John of the Catacombs seemed to yield gradually to the force of the other's arguments. The deed accomplished, it had been agreed that they would dive into the very midst of the congested throngs and urge the inflamed minds to the extermination of the hated race of the Ghetto.

Eckhardt's consternation upon listening to this devilish plot was so great, that for a time he lost sight of the would-be assailant of the young girl, whom he was unable to see from his concealment almost directly beneath the balcony. Again he was staggered by the dilemma confronting him, how best to direct his energies for the prevention of the double crime. To rush forth and, giving a signal to the pontifical guards, to proclaim the intended treachery, would perhaps in any other country, age or place have been sufficient to counteract the plot. But in this case it was most likely to secure the triumph of the offenders. It was far from improbable, that the projectors of this deed of darkness, upon finding their sinister designs baffled, would fall combined upon whosoever dared to cross their path, and silence him for ever ere he had time to reveal their real purpose. In the rancorous irritation and mutually suspicious state of men's minds the least spark might kindle a universal blaze. The fears and hatred of both parties would probably interpret the first flash of steel into a signal for preconcerted massacre and the very consequences sought to be averted would inevitably follow.

A further circumstance which baffled Eckhardt was the cause of the implacable hatred, which the moving spirit of the trio seemed to bear the pontifical delegate. But the sagacious intellect of the man into whose hands fate had so opportunely placed a lever for preventing a crime, whose consequences it was difficult to even surmise, suggested these dangers and their remedies almost simultaneously.
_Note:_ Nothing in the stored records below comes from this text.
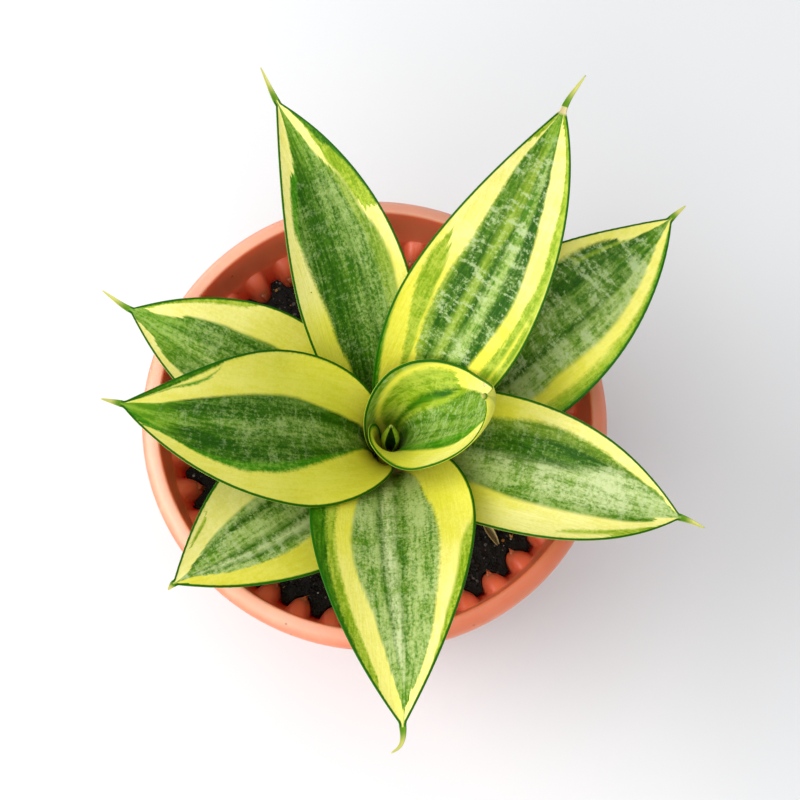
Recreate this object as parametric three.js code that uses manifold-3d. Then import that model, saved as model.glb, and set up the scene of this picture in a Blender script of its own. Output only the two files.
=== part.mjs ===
import * as THREE from 'three';
import Module from 'manifold-3d';

const wasm = await Module();
wasm.setup();
const { Manifold, Mesh, CrossSection } = wasm;

// Pot, in mm, base on z = 0
const rimRadius = 75;
const ribCount = 36;
const ribPhase = 4;
const ribHalf = 4.4;
const ribDepth = 4.4;
const drainRadius = 4;
const outerWall = [[50, 0], [66.7, 93], [68.6, 99.5], [70.6, 110], [72.9, 109], [70.3, 93.5], [71.9, 93.5],
  [74.5, 107], [rimRadius, 109.8], [74.6, 112], [72.8, 114.3]];
const innerWall = [[70.4, 115], [69.2, 113.4], [66.9, 99.5], [65.8, 98], [49.6, 6], [48, 4]];

// Soil, with the stem in a plain hole
const fitGap = 0.35;
const soilTop = 91;
const crownX = 5.5;
const crownY = -5;
const stemRadius = 19;
const stemTop = 87.6;
const stemBottom = 70;
const sheathBottom = 88;

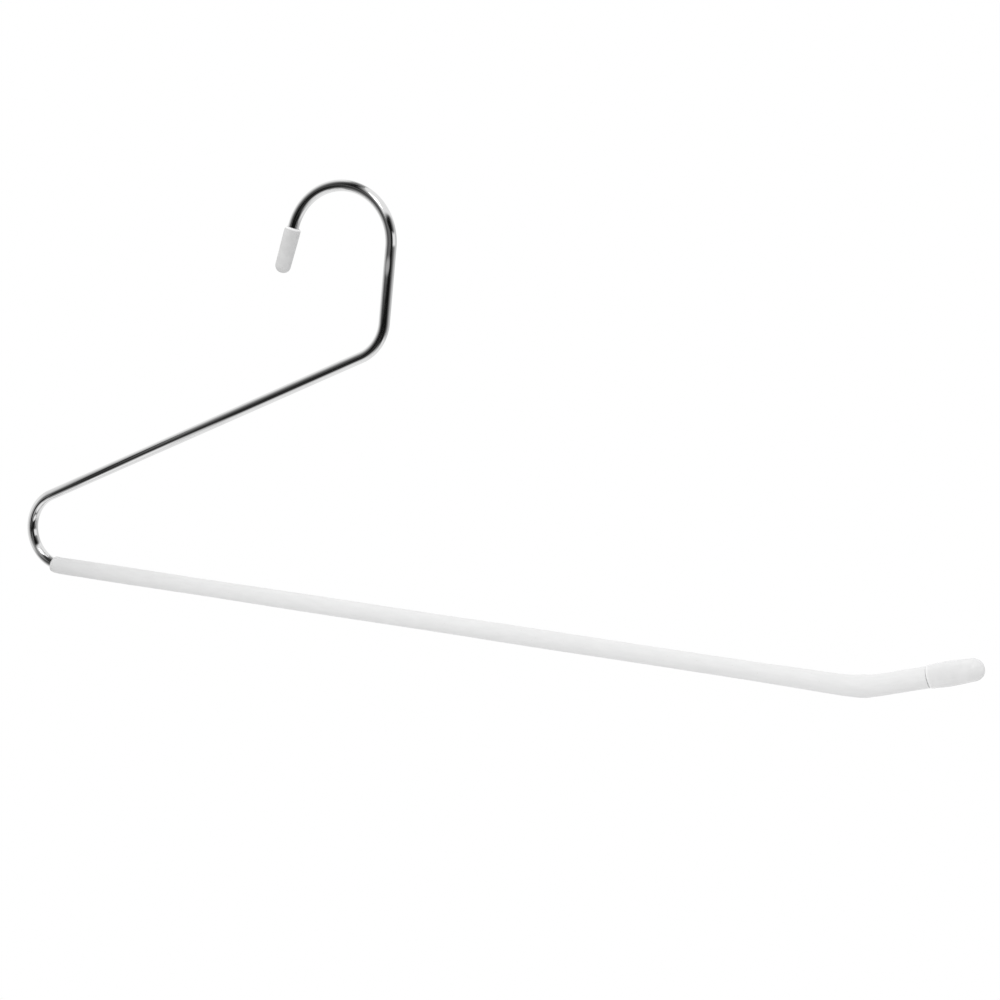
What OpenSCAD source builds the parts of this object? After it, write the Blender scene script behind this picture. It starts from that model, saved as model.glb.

Thus he patiently awaited the separation of the colleagues on their several enterprises, regarding the monk with renewed interest in this new and appalling light.

His tall and commanding form was to be seen from every point. The austerity and gloom of the speaker's countenance only seemed to aid in displaying more brilliantly the irradiations of the mind which illumined it. His harangue seemed imbued with something of supernatural inspiration and dark as had appeared to Eckhardt the motive for the contemplated crime, the probable reason suddenly flashed through his mind. For in the pulpit stood Gerbert of Aurillac, Archbishop of Rheims, Bishop of Ravenna, the teacher of the Emperor, the friend of the Pontiff, he who was so soon as Sylvester II to be crowned with the Triple Tiara of St. Peter.

But there was no time for musing if the double crime was to be prevented. For John of the Catacombs, who had now turned his back on the crowds, had possessed himself of Vitelozzo's cross-bow and was tightening the bow-strings. With equal caution, to avoid betraying his presence, Eckhardt unsheathed his sword. But the jar of the blade against the scabbard, though ever so slight, startled the outlaw's attention. He paused for a moment, listening and glancing furtively about. Then he muttered to himself: "A rat," and resumed his occupation, while Eckhardt slowly stepped from his concealment, taking his station directly behind the kneeling bravo, unseen by the pilgrim and the latter's silent companion.

A brilliant glow, emanating from some mysterious source near the monk and which many afterwards contended as having proceeded directly from his person, suddenly illumined not only the square, the pontifical delegate, and the monk, who held his arms aloft as if imploring a benediction, but likewise the towering form of Eckhardt, leaning on his bare and glittering brand.